Happily, Katie seems to share my love of the fantastic, and we're able to enjoy many books together. It's a good thing she likes it, since she really had no hope of avoiding the stuff--I read the unexpurgated version of Heinlein's Stranger in a Strange Land to her while she nursed, as it had just been released in 1990 when she was born.

Someone once told me that there isn't anything wrong with SF/F readers except those weirdos who go to the conventions. Well, I must confess--I have been to one convention several times. Dragon Con is a great event that occurs every summer here in Atlanta. It's all a former SO's fault--he took me to my very first Dragon Con around 1987 or 88.

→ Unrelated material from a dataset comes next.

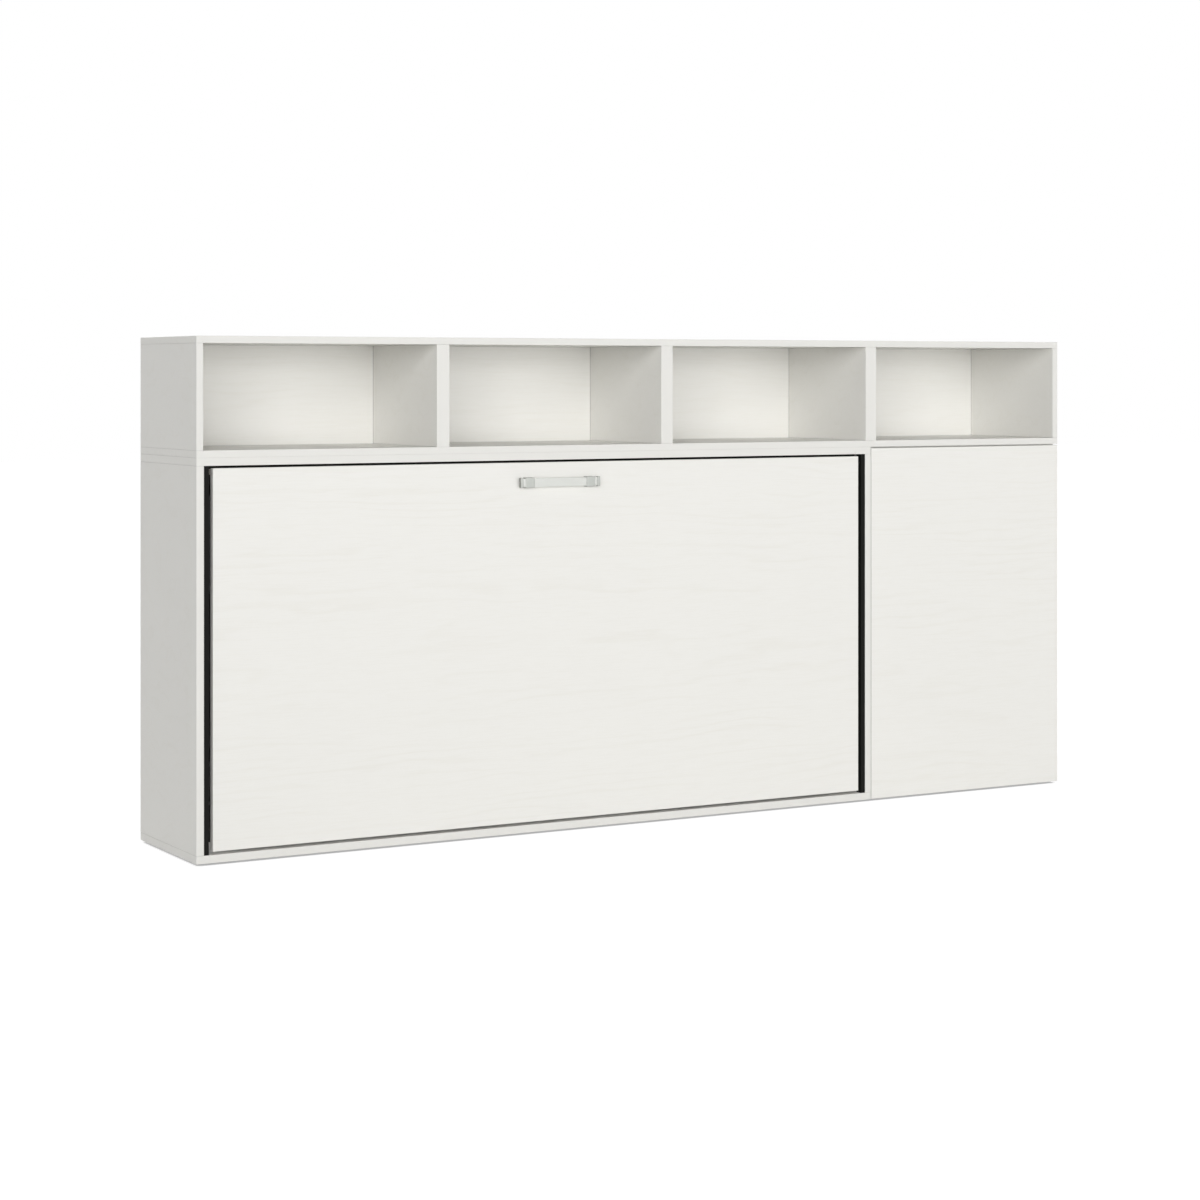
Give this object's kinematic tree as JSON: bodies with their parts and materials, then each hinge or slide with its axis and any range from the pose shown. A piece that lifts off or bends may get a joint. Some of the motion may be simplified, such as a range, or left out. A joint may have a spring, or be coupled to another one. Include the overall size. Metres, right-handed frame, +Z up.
{
  "type": "wall bed with fold down desk",
  "caption": "Low horizontal wall bed with open bays above it and a cabinet beside it whose full-height front swings down as a desk.",
  "frame": {"origin": "middle of the footprint, on the floor", "axes": "+X to the right seen from the front, the front faces -Y, +Z up"},
  "size_m": [2.7732, 0.428, 1.34],
  "materials": {
    "board": "white ash-effect melamine",
    "back_board": "white ash-effect melamine",
    "front_board": "white ash-effect melamine",
    "dark_strip": "matt",
    "glide": "matt",
    "zinc_steel": "zinc-plated",
    "handle_bar": "frosted",
    "satin_metal": "satin anodised",
    "black_steel": "satin powder coat",
    "slat_wood": "clear lacquer",
    "black_plastic": "moulded",
    "mattress": "quilted knit",
    "webbing": "woven",
    "chrome_rod": "polished",
    "grey_steel": "satin powder coat",
    "belt_rubber": "toothed",
    "grey_plastic": "moulded"
  },
  "bodies": {
    "cabinet": {"upper_top_board": "board", "upper_bottom_board": "board", "upper_left_end": "board", "upper_right_end": "board", "upper_divider_left": "board", "upper_divider_middle": "board", "upper_divider_right": "board", "upper_back_panels": "back_board", "bed_side_left": "board", "bed_side_right": "board", "bed_top_board": "board", "bed_bottom_board": "board", "rear_rails": "board", "filler_strips": "dark_strip", "floor_glides": "glide", "wall_brackets": "zinc_steel", "bed_pivot_plates": "zinc_steel", "link_pivot_studs": "zinc_steel", "strut_side_studs": "zinc_steel", "side_end_panel": "board", "side_inner_panel": "board", "side_bottom_board": "board", "side_top_board": "board", "side_back_panel": "back_board", "side_shelves": "board", "shelf_pins": "zinc_steel", "arm_bearing_plates": "zinc_steel", "arm_fixed_pulleys": "black_plastic", "push_latch_body": "grey_plastic"},
    "bed": {"bed_front_panel": "front_board", "handle_bar": "handle_bar", "handle_blocks": "satin_metal", "handle_end_caps": "satin_metal", "bed_frame_long_tubes": "black_steel", "bed_frame_end_tubes": "black_steel", "bed_frame_cross_bars": "black_steel", "bed_slats": "slat_wood", "slat_holders": "black_plastic", "mattress": "mattress", "mattress_straps": "webbing", "bed_pivot_pins": "zinc_steel", "bed_frame_pins": "zinc_steel"},
    "bed_leg_left": {"bed_leg_left": "black_steel"},
    "bed_leg_right": {"bed_leg_right": "black_steel"},
    "link_left": {"link_rod_left": "black_steel"},
    "link_right": {"link_rod_right": "black_steel"},
    "strut_left": {"strut_cylinder_left": "black_steel"},
    "strut_right": {"strut_cylinder_right": "black_steel"},
    "strut_rod_left": {"strut_rod_left": "chrome_rod"},
    "strut_rod_right": {"strut_rod_right": "chrome_rod"},
    "arm_left": {"desk_arm_left": "grey_steel", "arm_belt_left": "belt_rubber"},
    "arm_right": {"desk_arm_right": "grey_steel", "arm_belt_right": "belt_rubber"},
    "desk": {"desk_front": "front_board", "front_hinge_brackets": "zinc_steel", "desk_leg_brackets": "zinc_steel"},
    "desk_leg": {"desk_leg": "grey_steel", "desk_leg_glides": "glide"},
    "latch": {"push_latch_plunger": "zinc_steel"}
  },
  "joints": [
    {"name": "bed_fold", "type": "hinge", "parent": "cabinet", "child": "bed", "pos_m": [-0.34665, -0.154, 0.25], "axis": [1, 0, 0], "range_deg": [0, 90]},
    {"name": "bed_leg_left_fold", "type": "hinge", "parent": "bed", "child": "bed_leg_left", "pos_m": [-1.3366, -0.161, 0.929], "axis": [1, 0, 0], "range_deg": [-91, 1]},
    {"name": "link_left_turn", "type": "hinge", "parent": "cabinet", "child": "link_left", "pos_m": [-1.3366, -0.134, 0.27], "axis": [1, 0, 0], "range_deg": [-1, 91]},
    {"name": "strut_left_turn", "type": "hinge", "parent": "cabinet", "child": "strut_left", "pos_m": [-1.3366, 0.046, 0.55], "axis": [1, 0, 0], "range_deg": [-1, 9.13]},
    {"name": "strut_rod_left_slide", "type": "slide", "parent": "strut_left", "child": "strut_rod_left", "axis": [0, 0.4472, 0.8944], "range_m": [-0.001, 0.13199]},
    {"name": "bed_leg_right_fold", "type": "hinge", "parent": "bed", "child": "bed_leg_right", "pos_m": [0.6433, -0.161, 0.929], "axis": [1, 0, 0], "range_deg": [-91, 1]},
    {"name": "link_right_turn", "type": "hinge", "parent": "cabinet", "child": "link_right", "pos_m": [0.6433, -0.134, 0.27], "axis": [1, 0, 0], "range_deg": [-1, 91]},
    {"name": "strut_right_turn", "type": "hinge", "parent": "cabinet", "child": "strut_right", "pos_m": [0.6433, 0.046, 0.55], "axis": [1, 0, 0], "range_deg": [-1, 9.13]},
    {"name": "strut_rod_right_slide", "type": "slide", "parent": "strut_right", "child": "strut_rod_right", "axis": [0, 0.4472, 0.8944], "range_m": [-0.001, 0.13199]},
    {"name": "desk_fold", "type": "hinge", "parent": "cabinet", "child": "arm_left", "pos_m": [0.7139, -0.15599, 0.69998], "axis": [1, 0, 0], "range_deg": [0, 90]},
    {"name": "arm_right_turn", "type": "hinge", "parent": "cabinet", "child": "arm_right", "pos_m": [1.3661, -0.15599, 0.69998], "axis": [1, 0, 0], "range_deg": [-1, 91]},
    {"name": "desk_turn", "type": "hinge", "parent": "arm_left", "child": "desk", "pos_m": [1.04, -0.15599, 0.87399], "axis": [1, 0, 0], "range_deg": [-181, 1]},
    {"name": "desk_leg_fold", "type": "hinge", "parent": "desk", "child": "desk_leg", "pos_m": [1.04, -0.158, 0.0965], "axis": [1, 0, 0], "range_deg": [-91, 1]},
    {"name": "latch_push", "type": "slide", "parent": "cabinet", "child": "latch", "axis": [0, 1, 0], "range_m": [0, 0.003], "stiffness_N_per_m": 300}
  ],
  "couplings": [
    {"joint": "bed_leg_left_fold", "follows": "bed_fold", "ratio": -1},
    {"joint": "link_left_turn", "follows": "bed_fold", "ratio": 1},
    {"joint": "strut_left_turn", "follows": "bed_fold", "ratio": 0.090334},
    {"joint": "strut_rod_left_slide", "follows": "bed_fold", "m_per_rad": 0.083388},
    {"joint": "bed_leg_right_fold", "follows": "bed_fold", "ratio": -1},
    {"joint": "link_right_turn", "follows": "bed_fold", "ratio": 1},
    {"joint": "strut_right_turn", "follows": "bed_fold", "ratio": 0.090334},
    {"joint": "strut_rod_right_slide", "follows": "bed_fold", "m_per_rad": 0.083388},
    {"joint": "arm_right_turn", "follows": "desk_fold", "ratio": 1},
    {"joint": "desk_turn", "follows": "desk_fold", "ratio": -2},
    {"joint": "desk_leg_fold", "follows": "desk_fold", "ratio": -1}
  ]
}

I am guilty of spreading the contagion to the next generation, having introduced Katie to her first con at the tender age of 5. She had just as much fun as I did. If you think the people watching is fun for adults, imagine it as a child! We went to explore the art show and came upon a section of nude paintings. Katie said in a stage whisper "Mommy! Those girls forgot their panties!" The artist was nearby and I was afraid he would spew soda all over someone else's painting. The first thing that popped into my mind was "well, maybe it was hot that day." Katie replied with "Oh. Maybe so." and went on to the next section without another thought. For the next few years she referred to Dragon Con as "that place where the girls forgot their panties," which occasions some very odd looks from people who don't know the story. (The Georgia Renaissance Festival already had the label "that place where people dress real funny and act silly.")

I was on a panel at Dragon Con a few years ago, talking about internet security, privacy, and online harassment. Sam was the director for the children's track programming (KidCon) at Dragon Con 2000. I have a feeling we're likely to get more involved, rather than less, as time goes on. I may write something about surviving and enjoying cons with kids soon.